I’m not going to say just now whether I agree with this perspective or not. Ultimately, I don’t think it’s true, in the ultimate sense.

But from that p.o.v. it would be understandable and somewhat healthy for women to want to fit in, but less healthy for *men* to be completely driven by that orientation.

Interesting topics.

So in traditional cultures, the men were supposed to help protect the women and give them a space in which they could be free to participate in a sacred culture – a culture that is sane and upholds sane values – rather than women having to be “lone warriors” hitchhiking along the roads of life, getting into conflict with everyone, type of thing.

yeah… interesting topics, for sure.

Again I’m not saying I agree or disagree with any of this, just saying these seem to be ways people dealt with these issues in some parts of the world, traditionally.

But ultimately integrity is probably an individual matter, it seems.

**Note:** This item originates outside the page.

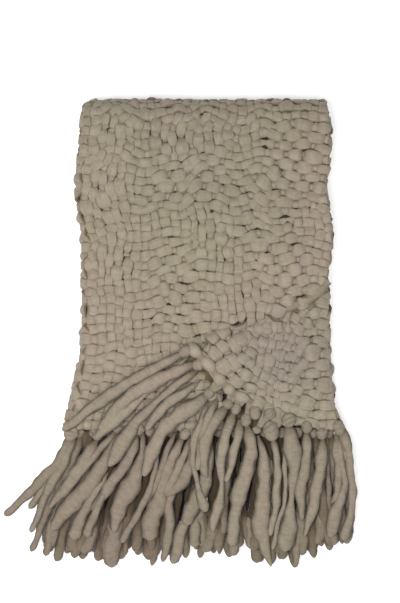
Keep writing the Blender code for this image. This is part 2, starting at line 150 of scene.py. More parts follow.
# Patches of the front where one set of yarns outdoes the other: place and half sizes in the view, whose
# yarns show (1 those that run up, -1 across), and how wide both are
PATCHES = [
    (115, 126, 21, 20, 0.9, 0.85, 1.1), (179, 141, 26, 17, 0.8, 0.9, 1.1),
    (110, 190, 21, 26, 1.0, 0.85, 1.3), (198, 221, 14, 19, 0.7, 0.75, 1.0),
    (218, 250, 22, 22, 0.8, 0.75, 1.1), (113, 262, 19, 22, 0.8, 0.85, 1.2),
    (222, 307, 17, 19, 0.8, 0.8, 1.1), (251, 300, 12, 19, 0.9, 1.1, 1.3),
    (275, 230, 14, 14, 0.5, 1.2, 1.1), (122, 322, 14, 14, 0.5, 1.0, 1.0),
    (218, 108, 57, 12, -0.9, 1.1, 0.9), (198, 182, 48, 24, -1.0, 1.15, 0.9),
    (301, 139, 31, 31, -1.0, 1.3, 1.2), (262, 245, 28, 24, -0.9, 1.15, 1.1),
    (179, 252, 24, 17, -0.8, 1.1, 1.0), (191, 303, 31, 36, -1.0, 1.2, 1.2),
    (285, 291, 26, 26, -0.8, 1.1, 1.2), (129, 158, 22, 12, -0.6, 1.1, 0.9),
    (146, 202, 14, 12, -0.5, 1.0, 1.0), (105, 365, 16, 20, -0.3, 1.2, 1.2),
    (285, 187, 38, 24, -0.8, 1.15, 1.0), (290, 258, 26, 18, -0.8, 1.15, 1.0),
    (230, 358, 28, 34, -0.9, 1.0, 1.3), (264, 352, 13, 26, 0.9, 1.15, 0.9),
    (312, 372, 26, 46, -0.8, 1.2, 1.15),
]

# Strands that can be told apart: widths from root to tip and the places they pass, in the view
FLAP_STRANDS = [
    ((7, 11, 12, 11, 9), [(186, 351), (150, 371), (115, 391), (63, 430)]),
    ((4, 5, 6, 14, 9), [(189, 356), (150, 390), (124, 412), (110, 425), (96, 437)]),
    ((8, 13, 15, 13, 9), [(197, 362), (175, 372), (150, 384), (122, 403), (100, 430)]),
    ((6, 9, 7, 12, 16, 8), [(197, 370), (165, 394), (140, 418), (124, 440), (109, 466)]),
    ((6, 9, 11, 7), [(203, 379), (186, 391), (161, 409), (147, 430)]),
    ((8, 15, 16, 15, 14, 8), [(210, 392), (196, 404), (171, 421), (157, 441), (143, 476)]),
    ((6, 8, 7, 5, 13), [(210, 400), (197, 432), (193, 455), (196, 480), (206, 512)]),
    ((6, 9, 10, 6), [(218, 397), (208, 418), (201, 443), (198, 470)]),
    ((9, 12, 12, 11, 5), [(228, 405), (212, 425), (205, 445), (203, 465), (207, 478)]),
    ((9, 11, 11, 5, 12, 6), [(234, 412), (223, 443), (221, 471), (221, 493), (212, 533)]),
    ((8, 9, 8, 6), [(240, 420), (237, 440), (231, 465), (226, 482)]),
    ((10, 14, 15, 13, 12), [(247, 426), (251, 450), (245, 478), (237, 503), (232, 546)]),
    ((5, 12, 16, 16, 4), [(258, 436), (264, 460), (264, 495), (261, 528), (271, 569)]),
    ((6, 8, 8, 6), [(272, 436), (277, 460), (277, 500), (270, 538)]),
    ((12, 17, 12, 6, 17, 18), [(288, 424), (292, 443), (294, 466), (292, 500), (286, 552)]),
    ((4, 5, 5, 6), [(284, 440), (286, 493), (280, 521), (273, 552)]),
    ((8, 11, 11, 6), [(307, 430), (306, 464), (301, 493), (303, 522)]),
    ((8, 12, 13, 10, 4), [(323, 438), (321, 464), (317, 490), (313, 510), (305, 538)]),
    ((7, 10, 9, 5), [(336, 434), (339, 464), (338, 490), (334, 505)]),
    ((8, 8, 6, 12, 14), [(340, 429), (346, 450), (350, 471), (340, 503), (331, 538)]),
    ((9, 9, 8, 8, 12), [(343, 427), (349, 455), (353, 490), (351, 520), (344, 541)]),
    ((6, 9, 8, 6), [(337, 434), (341, 460), (346, 484), (344, 506)]),
]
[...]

By: Lynne Mon, 16 Jun 2014 23:14:10 +0000 I always remember Bhagavan Adi Da saying somewhere that we must do what we have to do even in the face of great opposition. The heart leading the way.

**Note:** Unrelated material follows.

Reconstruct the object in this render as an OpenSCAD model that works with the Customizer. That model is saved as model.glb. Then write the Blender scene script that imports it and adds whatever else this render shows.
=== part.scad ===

I know that personally the need to be liked and fit in has been and is a huge limitation. It is primarily experienced at the heart level as living one way and having a secret life on the inside. A lack of integritiy. I recently returned from India and felt so liberated to be in a culture in which I could not speak the language and I could live my love of my spiritual master out loud. It was a shock to realise how much I suppress this in my western world. I would go so far as to say that this is my biggest limitation and so biggest place of sadhana.

Of course it is all nutty on a logical kinda level. Everyone wants to reveal their deepest heart. Of course it is nutty on another logical kinda level. No one wants to be so lost in love that there is no one there to know about it.